Colin Berthoud: We are moving to a new Reuters feed. It's interesting in that most people get their pipe from a virtual line coming into a server in their machine room. We actually go back to Reuters over the internet and send a rest request or XML request into their system. So we are accessing their TRKD feed. It's pull rather than push. When someone puts an idea in we want to take a snapshot at that moment. When someone looks at a screen and says, I want to see the performance on these fifty ideas, we go back to Reuters at that moment for the latest price.

Andy Webb: So you end up with a less bunged-up network because you are not being shoved a load of data you don't need?

Colin Berthoud: Yes, but on the other hand if there hasn't been a price update we wouldn't be able to go back to the local server to get the latest price. It is swings and roundabouts but it's probably a lower load.

Andy Webb: Colin, thank you very much.

Jason Larsen

Jason Larsen

Our sequel…

The second interview, with Jason Larsen , was an opportunity to get behind the GUI and drill down into the technology with the man responsible for the technology deployment at TIM Group…

Andy Webb: What sort of database technology do you use?

Jason Larsen: We use MySQL for most things currently. At times, we have scale issues with MySQL which can be frustrating, but we manage to work through them. We do regularly look into other tools and trial them. For example, we are now building a separate service that uses MongoDB as its database. It's important to actually use and deploy a new tool, in this case, MongoDB, rather than just reading testimonials on the web, positive or otherwise. We can then introduce the tool into our processes and see how well it works, both operationally, and from a development perspective.

Andy Webb: So both of those things are important, in terms of selecting it?

Jason Larsen: Yes. We have a data store for the service we're now building, with a unique set of data, lots of files and other non-standard data. Equally, we have an upcoming project on the horizon that is likely to have a much higher volume of data than our current MySQL database. We thought that exploring other database options now was prudent.

Andy Webb: When I spoke to Colin, he mentioned free-format text as a reason you were particularly interested in MongoDB?

Jason Larsen: One of the types of data that we're bringing in is research documents.
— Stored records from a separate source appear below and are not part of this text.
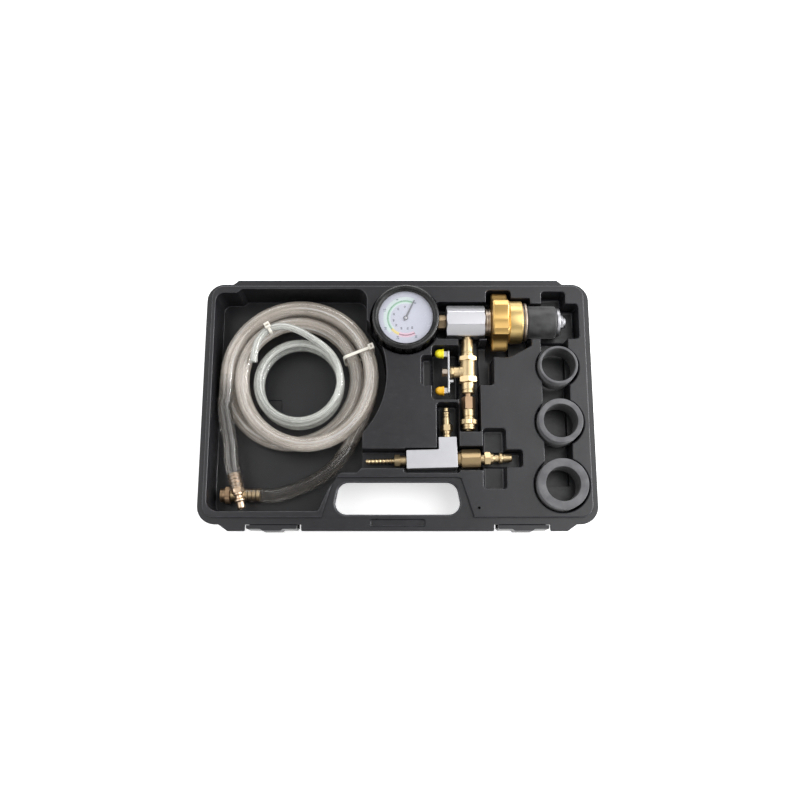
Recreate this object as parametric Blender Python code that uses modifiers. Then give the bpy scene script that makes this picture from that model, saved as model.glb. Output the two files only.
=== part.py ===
"""Coolant vacuum filler in the base half of its blow moulded case.

A tray holds the filler head with its gauge, ball valve and expansion plug, a venturi block, three adapter
rings and two coiled hoses. Metres, +Z up, origin at the bottom centre of the case, +X to the right and +Y
towards the hinge side.
"""

import math

import bmesh
import bpy
from mathutils import Euler, Matrix, Vector

# Fits
FACE_GAP = 0.0003
OVERRUN = 0.002
MERGE = 0.00001

# Facets of round pieces
LARGE_STEPS = 24
MEDIUM_STEPS = 12
SMALL_STEPS = 8
HEX_STEPS = 6
OCTAGON_STEPS = 8
CORNER_STEPS = 2

# Angles
TURN = 2 * math.pi
QUARTER = math.pi / 2

# Filler head, a stack of pieces along X
HEAD_HEIGHT = 0.040
BOOT_RADIUS = 0.0365
BOOT_WALL = 0.0029
BOOT_RIBS = 20
BOOT_RIB_DEPTH = 0.0018
BOOT_RIB_SHARES = [(0.0, 0), (0.56, 0), (0.64, 1), (0.92, 1)]
BOOT_BELOW_AXIS = 0.018
BOOT_ABOVE_AXIS = 0.0225
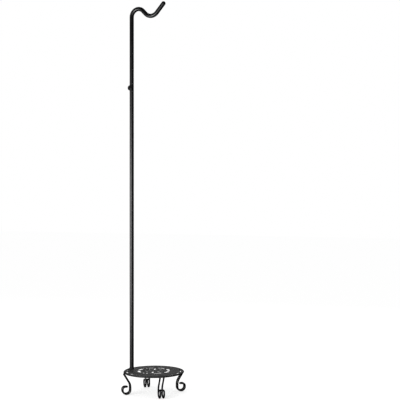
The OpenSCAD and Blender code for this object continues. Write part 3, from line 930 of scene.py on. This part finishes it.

Some of it is text and some of it is a little more binary, like PDFs and Microsoft documents. Mongo supports storing these files very cleanly. It has its own file system implementation, which was another reason for choosing it over its competitors.
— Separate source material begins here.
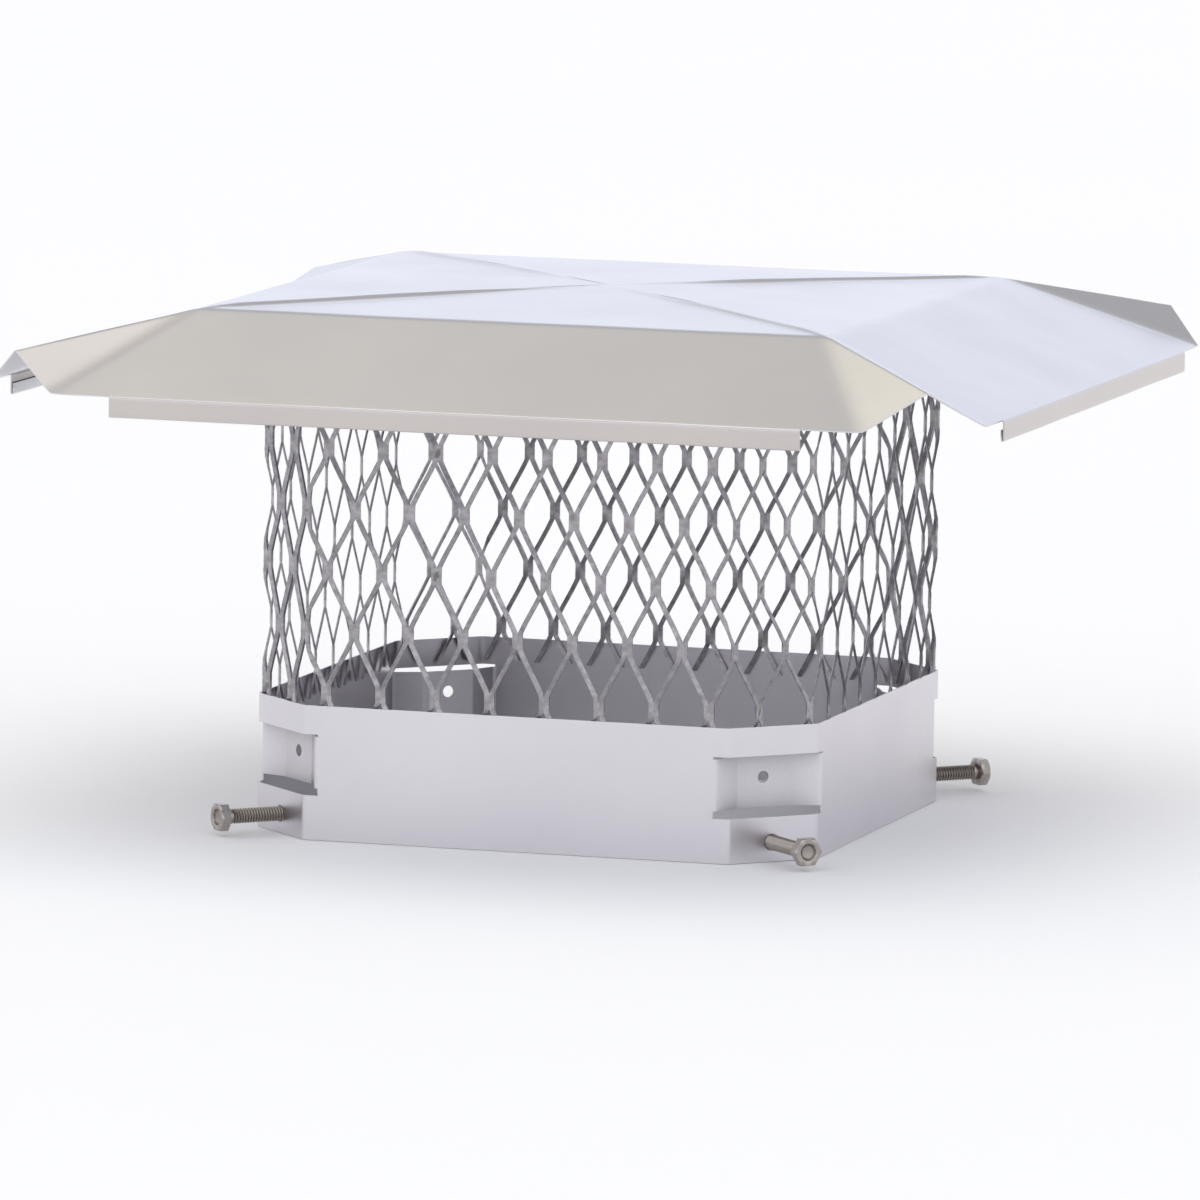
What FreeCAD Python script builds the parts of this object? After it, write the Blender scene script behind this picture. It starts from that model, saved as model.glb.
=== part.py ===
"""Bolt-on chimney cap for one clay flue tile, in stainless sheet and expanded metal.

Frame: millimetres, +Z up, origin in the middle of the skirt's lower rim.
The front face looks towards -Y and the right face towards +X.
"""
import FreeCAD, Part
import math
import os

from FreeCAD import Placement, Rotation, Vector

doc = FreeCAD.newDocument("ChimneyCap")
sheet = doc.addObject("Spreadsheet::Sheet", "Sizes")

UP = Vector(0, 0, 1)
FLOOR_POINT = Vector(0, 0, 0)

# The skirt and the screen have eight upright bends, each of this angle in degrees
BEND_ANGLE = 45

# How far a drill reaches past each face of the sheet that it goes through
DRILL_MARGIN = "2 * Sizes.gauge"

# The skirt's four cut corners, anticlockwise from above
CORNERS = ("front_right", "back_right", "back_left", "front_left")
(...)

Andy Webb: So this is so that you can take in data in multiple formats from your sources of trade ideas, and then render them down to a common format that you can then store and manipulate easily?

Jason Larsen: Well actually this is a bit before the trade idea itself. We store and process the research that can lead to an idea. I guess that's why I say it's somewhat separate, because it is new data that we haven't quite treated in this way. To answer your question. We are not really using it as a middle layer. We are actually storing a different set of data in this database.

Andy Webb: So you are talking here about the background material that would support a trade idea, or a particular view of the market, rather than simply buy or sell this, that or the other. It's the information behind that?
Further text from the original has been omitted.